- **AIM OF THE TASK**
Return only the stretch of the material below that begins with the line containing "Keep writing the" and ends with the line containing "paint on one", exactly; both of those lines belong to it.
— START —
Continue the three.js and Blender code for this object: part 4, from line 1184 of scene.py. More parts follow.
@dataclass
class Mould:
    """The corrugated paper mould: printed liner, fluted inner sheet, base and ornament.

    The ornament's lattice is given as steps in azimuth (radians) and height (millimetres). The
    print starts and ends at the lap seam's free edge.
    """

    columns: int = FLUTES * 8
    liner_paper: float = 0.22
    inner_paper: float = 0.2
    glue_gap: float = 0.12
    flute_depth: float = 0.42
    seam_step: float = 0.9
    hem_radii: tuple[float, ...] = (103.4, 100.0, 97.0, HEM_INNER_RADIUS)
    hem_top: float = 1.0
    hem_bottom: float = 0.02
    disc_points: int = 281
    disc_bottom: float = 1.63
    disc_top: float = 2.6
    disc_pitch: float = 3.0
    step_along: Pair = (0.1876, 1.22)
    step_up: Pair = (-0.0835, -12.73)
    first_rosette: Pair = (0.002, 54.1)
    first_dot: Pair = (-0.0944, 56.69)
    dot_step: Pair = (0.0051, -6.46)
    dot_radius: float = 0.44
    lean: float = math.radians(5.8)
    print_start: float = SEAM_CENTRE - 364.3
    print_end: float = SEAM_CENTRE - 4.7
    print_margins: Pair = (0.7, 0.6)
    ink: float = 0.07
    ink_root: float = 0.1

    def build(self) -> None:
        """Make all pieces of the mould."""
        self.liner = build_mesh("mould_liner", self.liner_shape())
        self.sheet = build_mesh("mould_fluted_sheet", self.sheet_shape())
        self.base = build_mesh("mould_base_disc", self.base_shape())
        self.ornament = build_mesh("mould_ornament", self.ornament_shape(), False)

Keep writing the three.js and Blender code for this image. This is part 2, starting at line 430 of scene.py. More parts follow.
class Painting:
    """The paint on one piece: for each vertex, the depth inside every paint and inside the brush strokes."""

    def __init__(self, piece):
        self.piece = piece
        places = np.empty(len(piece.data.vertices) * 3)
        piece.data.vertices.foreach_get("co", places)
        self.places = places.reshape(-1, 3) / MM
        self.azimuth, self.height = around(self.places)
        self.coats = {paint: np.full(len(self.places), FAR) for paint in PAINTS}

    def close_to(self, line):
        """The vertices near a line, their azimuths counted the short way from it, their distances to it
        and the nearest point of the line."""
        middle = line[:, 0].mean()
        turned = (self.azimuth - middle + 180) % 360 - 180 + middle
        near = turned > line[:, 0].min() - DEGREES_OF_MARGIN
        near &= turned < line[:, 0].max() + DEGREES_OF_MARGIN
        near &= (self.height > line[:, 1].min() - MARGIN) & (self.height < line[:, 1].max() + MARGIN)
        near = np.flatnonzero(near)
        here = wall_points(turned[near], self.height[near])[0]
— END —
- **TASK RESULT**
Keep writing the three.js and Blender code for this image. This is part 2, starting at line 430 of scene.py. More parts follow.
class Painting:
    """The paint on one piece: for each vertex, the depth inside every paint and inside the brush strokes."""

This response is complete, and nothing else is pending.